For the purpose of bail in non-bailable offence, the Legislature has classified them under two heads: (1) those which are punishable with death or imprisonment for life; (2) those which are not so punishable.

In case of an offence punishable with death or imprisonment for life a station officer cannot enlarge a person on bail, if there appear reasonable grounds for believing that he has been guilty of such offence. The age or sex or sickness or infirmity of the accused cannot be considered by a police officer for the purpose of granting bail. These matters may be taken in view by a court only. An officer- in-charge of the police station may grant bail only when there are no reasonable grounds for believing that the accused has committed a nonbailable offence or when the non-bailable offence complained of is not punishable with death or life imprisonment

The provisions relating to bailable offences, non-bailable offences, and bail under the Bharatiya Nagarik Suraksha Sanhita, 2023 (BNSS) seek to strike a balance between safeguarding individual liberty and ensuring the effective administration of criminal justice. While bail in bailable offences remains a statutory right, the grant of bail in non-bailable offences is subject to judicial discretion exercised on well-established legal principles.

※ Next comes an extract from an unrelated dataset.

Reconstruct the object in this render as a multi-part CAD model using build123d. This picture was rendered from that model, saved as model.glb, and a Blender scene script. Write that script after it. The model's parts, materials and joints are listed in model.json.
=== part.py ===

The grant or refusal of bail is not intended to serve as a punishment before conviction but to secure the presence of the accused during investigation and trial while protecting the interests of society and the administration of justice. Courts are expected to consider factors such as the nature and gravity of the offence, the likelihood of the accused absconding, the possibility of tampering with evidence or influencing witnesses, and the overall interests of justice before exercising their discretion.

Thus, the law of bail under the BNSS reinforces the constitutional values of personal liberty, the presumption of innocence, and fair procedure, while ensuring that the criminal justice system remains effective in maintaining public order and protecting the rights of victims. Its proper implementation by courts and investigating agencies is essential to achieving a fair, balanced, and just legal process.